Re: 1) Rock Out. 2) Tube Redplates, shut down rig. 3) Back to normal. WTF?

I've tried a set of Chinese unbranded, a set of JJs, and a set of Mullard RIs. I prefer the Mullards a little bit over the JJs. They're a hair smoother, but they just sound a little less harsh through the whole spectrum. Are they worth 50% more? I don't think so.
 
Re: 1) Rock Out. 2) Tube Redplates, shut down rig. 3) Back to normal. WTF?

I stuck a set of chinese Shuguang EL84s in. They suck. Everything got a lot more mushy/fizzy/buzzy and undefined.

I has a sad. :(
 
Re: 1) Rock Out. 2) Tube Redplates, shut down rig. 3) Back to normal. WTF?

balls. still under warranty if some of the innards are peacin' out?
 
Re: 1) Rock Out. 2) Tube Redplates, shut down rig. 3) Back to normal. WTF?

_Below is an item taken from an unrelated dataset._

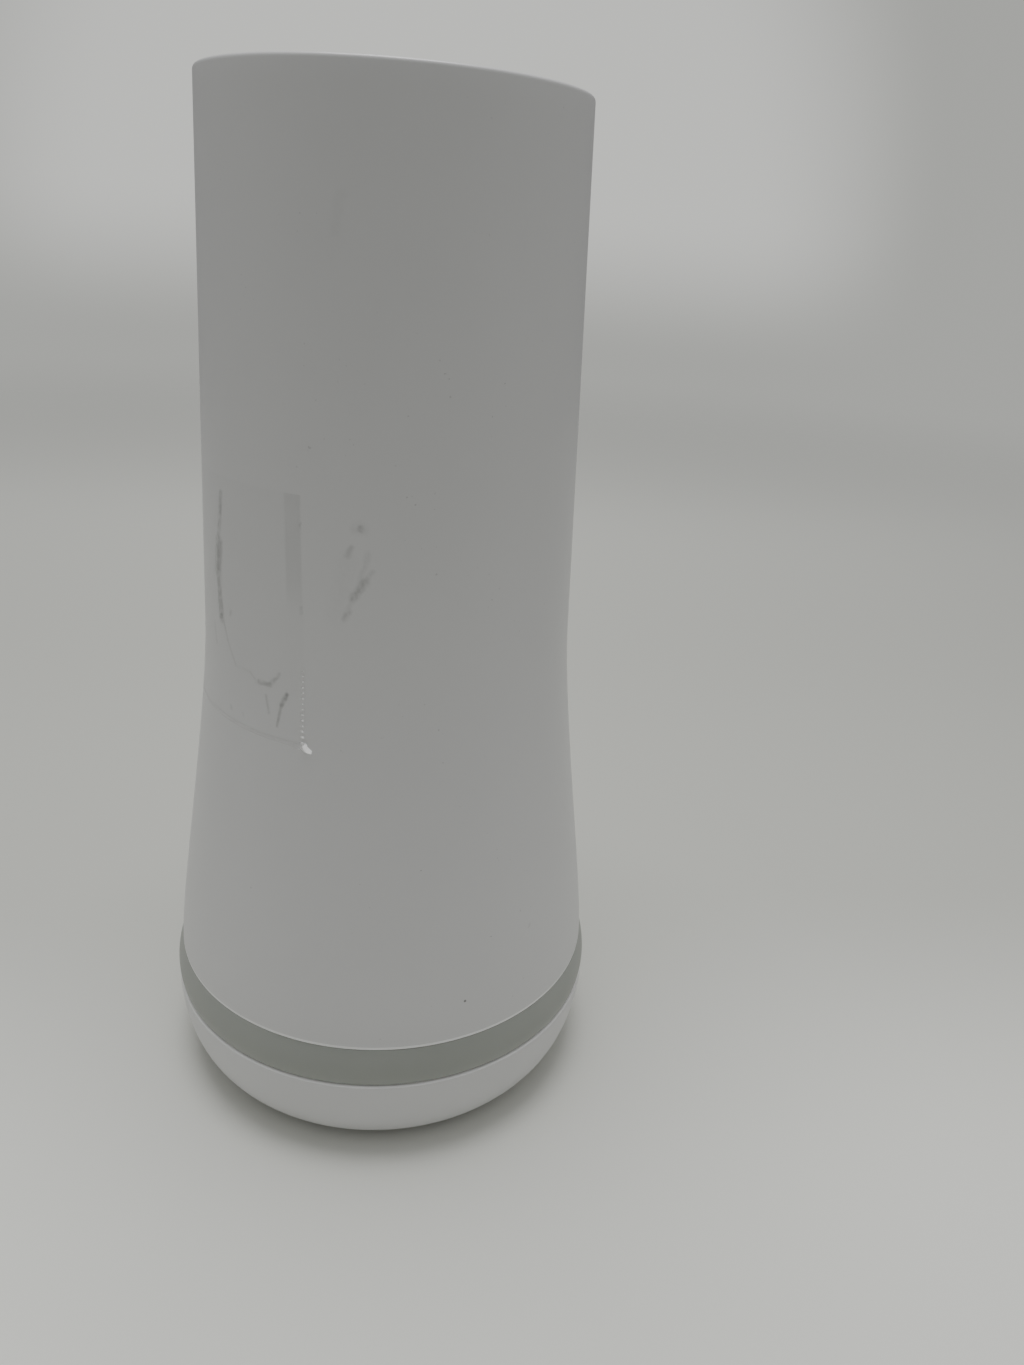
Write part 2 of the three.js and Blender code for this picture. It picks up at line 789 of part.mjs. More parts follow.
function reflectorRing() {
  const outer = ledBoardOuter - reflectorInset;
  const inner = outer - reflectorWidth;
  return turned([
    [inner, ledTop + gap],
    [outer, ledTop + gap],
    [outer - reflectorWidth / 2, ringTop - gap],
    [inner, ringTop - gap],
  ], innerSides);
}

// Flat cable from the foot of the main board, through the plate, to the ring of lights.
function ledCable() {
  const front = boardFront - gap;
  const run = new THREE.CubicBezierCurve(
    new THREE.Vector2(front, rimHeight + 2),
    new THREE.Vector2(front, ledTop + 3),
    new THREE.Vector2(front - 8, ledTop + gap),
    new THREE.Vector2(-ledBoardInner / 2, ledTop + gap),
  ).getPoints(6);
  const start = new THREE.Vector2(front, boardBottom + 12);
  const end = new THREE.Vector2(-ledBoardInner - 4, ledTop + gap);
  const near = [start, ...run, end];
  const across = new THREE.Vector2(-cableThickness, cableThickness);
  const far = near.map((point) => point.clone().add(across)).reverse();
  const edge = new THREE.Shape([...near, ...far]);
  const band = new THREE.ExtrudeGeometry(edge, { depth: 2 * cableHalfWidth, bevelEnabled: false });
  const upward = new THREE.Matrix4().makeBasis(
    new THREE.Vector3(0, 1, 0),
    new THREE.Vector3(0, 0, 1),
    new THREE.Vector3(1, 0, 0),
  );
  return solid(band.applyMatrix4(upward).translate(-cableHalfWidth, 0, 0));
}

// ------------------------------------------------------------- fasteners

function uprightScrew(at, head, tip) {
  const under = head + Math.sign(tip - head) * screwHeadHeight;
  const inHead = (head + under) / 2;
  return join(
    rod(screwHeadRadius, at, between(head, under)),
    rod(screwRadius, at, between(inHead, tip), shankSides),
  );
}

function boardScrew(at) {
  const under = boardRear + gap;
  const tip = boardFront - gap - boardScrewGrip;
  return join(
    pin(boardScrewHeadRadius, at, [under, under + boardScrewHeadHeight]),
    pin(boardScrewRadius, at, [tip, under + boardScrewHeadHeight / 2], shankSides),
  );
}

// --------------------------------------------------------------- assembly

function finish(colour, roughness, metalness = 0) {
  return new THREE.MeshStandardMaterial({ color: colour, roughness, metalness });
}

const shellWhite = finish('#dfdfe1', 0.4);
const baseWhite = finish('#e3e3e3', 0.4);
const diffuser = finish('#b4bbae', 0.3);
const portBlack = finish('#1b1c1e', 0.45);
const panelGrey = finish('#3a3b3d', 0.55);
const rubber = finish('#202122', 0.85);
const steel = finish('#8d9093', 0.35, 0.9);
const tin = finish('#c2c5c7', 0.3, 0.9);
const aluminium = finish('#b4b7ba', 0.4, 0.9);
const boardGreen = finish('#1d4a33', 0.5);
const padBlue = finish('#7f9db8', 0.8);
const white = finish('#e8e8e4', 0.5);
const naturalPlastic = finish('#2c2d30', 0.6);
const paper = finish('#dadad6', 0.6);
const leadBlack = finish('#18181a', 0.5);
const brass = finish('#c8a24a', 0.3, 0.9);

const node = new THREE.Group();

function geometryOf(whole) {
  const { vertProperties, triVerts } = whole.getMesh();
  const geometry = new THREE.BufferGeometry();
  geometry.setAttribute('position', new THREE.BufferAttribute(vertProperties, 3));
  geometry.setIndex(new THREE.BufferAttribute(triVerts, 1));
  geometry.computeVertexNormals();
  return geometry;
}

function place(name, whole, material) {
  const mesh = new THREE.Mesh(geometryOf(whole), material);
  mesh.name = name;
  node.add(mesh);
}

function placeEach(name, wholes, material) {
  wholes.forEach((whole, index) => place(`${name}_${index + 1}`, whole, material));
}

place('tower_shell', towerShell(), shellWhite);
place('top_cap', topCap(), shellWhite);
place('light_ring', lightRing(), diffuser);
place('base_bowl', baseBowl(), baseWhite);
place('foot_ring', footRing(), rubber);
place('ballast_plate', ballastPlate(), steel);
place('rating_label', ratingLabel(), paper);

place('port_panel', portPanel(), panelGrey);
place('wan_jack', networkJack(jackMiddle(0)), portBlack);
place('lan_jack_1', networkJack(jackMiddle(1)), portBlack);
place('lan_jack_2', networkJack(jackMiddle(2)), portBlack);
place('power_jack', powerJack(), portBlack);
place('power_button', panelButton(powerButton, powerButtonX), portBlack);
place('wps_button', panelButton(wpsButton, wpsButtonX), portBlack);
place('reset_plunger', recessedPlunger(resetButton, resetButtonX), portBlack);
place('power_switch', pushSwitch(powerButton, powerButtonX), naturalPlastic);
place('wps_switch', pushSwitch(wpsButton, wpsButtonX), naturalPlastic);
place('reset_switch', pushSwitch(resetButton, resetButtonX), naturalPlastic);

place('carrier', carrier(), naturalPlastic);
place('main_board', mainBoard(), boardGreen);
place('heat_sink', heatSink(), aluminium);
place('heat_spreader', heatSpreader(), aluminium);
place('processor_can', shieldCan(-1, sinkHalf - canInset, processorSpan()), tin);
place('processor_pad', thermalPad(-1, sinkHalf - padInset, inset(processorSpan(), padMargin)), padBlue);
placeEach('radio_can', [0, 1].map((index) => shieldCan(1, sinkHalf - canInset, radioSpan(index))), tin);
placeEach('radio_pad', [0, 1].map((index) => (
  thermalPad(1, sinkHalf - padInset, inset(radioSpan(index), padMargin))
)), padBlue);
placeEach('antenna', antennaAngles().map(antenna), boardGreen);
placeEach('antenna_lead', antennaAngles().map(antennaLead), leadBlack);
placeEach('antenna_socket', antennaAngles().map(antennaSocket), brass);

place('led_board', ledBoard(), white);
place('reflector_ring', reflectorRing(), white);
placeEach('led', Array.from({ length: ledCount }, (_, index) => led(index)), white);
place('led_cable', ledCable(), white);

placeEach('base_screw', baseScrewPlaces().map((at) => (
  uprightScrew(at, baseBottom + gap, postBottom + screwGrip)
)), steel);
placeEach('top_screw', topScrewPlaces().map((at) => (
  uprightScrew(at, ledgeTop + gap + screwHeadHeight, hoopBottom)
)), steel);
placeEach('board_screw', boardScrewPlaces().map(boardScrew), steel);

export default node;
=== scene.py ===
"""A white tower-shaped mesh wifi node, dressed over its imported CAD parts. Metres throughout."""

import math

import bmesh
import bpy
from mathutils import Matrix, Vector


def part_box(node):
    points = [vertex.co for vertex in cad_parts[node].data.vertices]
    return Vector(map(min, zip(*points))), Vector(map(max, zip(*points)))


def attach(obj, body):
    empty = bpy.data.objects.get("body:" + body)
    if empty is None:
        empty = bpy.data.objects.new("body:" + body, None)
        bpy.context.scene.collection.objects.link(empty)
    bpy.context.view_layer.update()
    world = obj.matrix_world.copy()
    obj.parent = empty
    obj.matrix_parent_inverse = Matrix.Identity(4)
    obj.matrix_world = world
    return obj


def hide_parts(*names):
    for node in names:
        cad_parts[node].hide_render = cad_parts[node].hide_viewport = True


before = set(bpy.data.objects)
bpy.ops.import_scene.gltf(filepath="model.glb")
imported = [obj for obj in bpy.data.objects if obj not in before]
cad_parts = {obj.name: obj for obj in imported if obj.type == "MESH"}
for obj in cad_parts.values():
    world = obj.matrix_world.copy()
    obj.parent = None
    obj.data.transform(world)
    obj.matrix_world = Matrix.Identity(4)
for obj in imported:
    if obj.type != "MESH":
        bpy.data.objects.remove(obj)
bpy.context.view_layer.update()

MM = 0.001
HOUSING = "housing"
ROUND = 192  # sides of the large turned pieces
SMALL_ROUND = 48  # sides of the small turned pieces

SHELL_LOW, SHELL_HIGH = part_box("tower_shell")
RING_LOW, RING_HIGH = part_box("light_ring")
BASE_LOW, BASE_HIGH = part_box("base_bowl")
CAP_LOW, CAP_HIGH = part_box("top_cap")
FOOT_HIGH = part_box("foot_ring")[1]
PANEL_LOW, PANEL_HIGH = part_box("port_panel")

# Tower outline: a flared foot that eases into a straight taper at the knee
RIM_RADIUS = SHELL_HIGH.x
RIM_HEIGHT = SHELL_LOW.z
TOP_HEIGHT = SHELL_HIGH.z
TOP_RADIUS = 35.5 * MM
KNEE_RADIUS = 38.8 * MM
KNEE_HEIGHT = 108 * MM
RIM_UPRIGHT = 10 * MM
KNEE_SOFTNESS = 20 * MM
FLARE_STEPS = 28
WALL = 2.4 * MM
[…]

I checked earlier, innards are fine. Must've just been the tube peacin' out. I noticed some scorch/heat-stress marks on the glass right by the plate vents inside the tube that was redplating. The other one was fine.
 
Re: 1) Rock Out. 2) Tube Redplates, shut down rig. 3) Back to normal. WTF?

I, surprisingly, have had great luck with Shugang B 12ax7 in both the TM and my C5, but the Valveart/Shugang el84s definitely leave something to be desired. I got my Mullards on sale from Tube Depot, Whizzy has a point, though we are talking only 10 bucks or so for a pair,difference. In my Class5 which is much more sensitive to tube changes in every position, the Mullard is def worth the extra $ for me.

If you have the master wound up on 18w mode much of the time, the Mullards will probably be worth a try.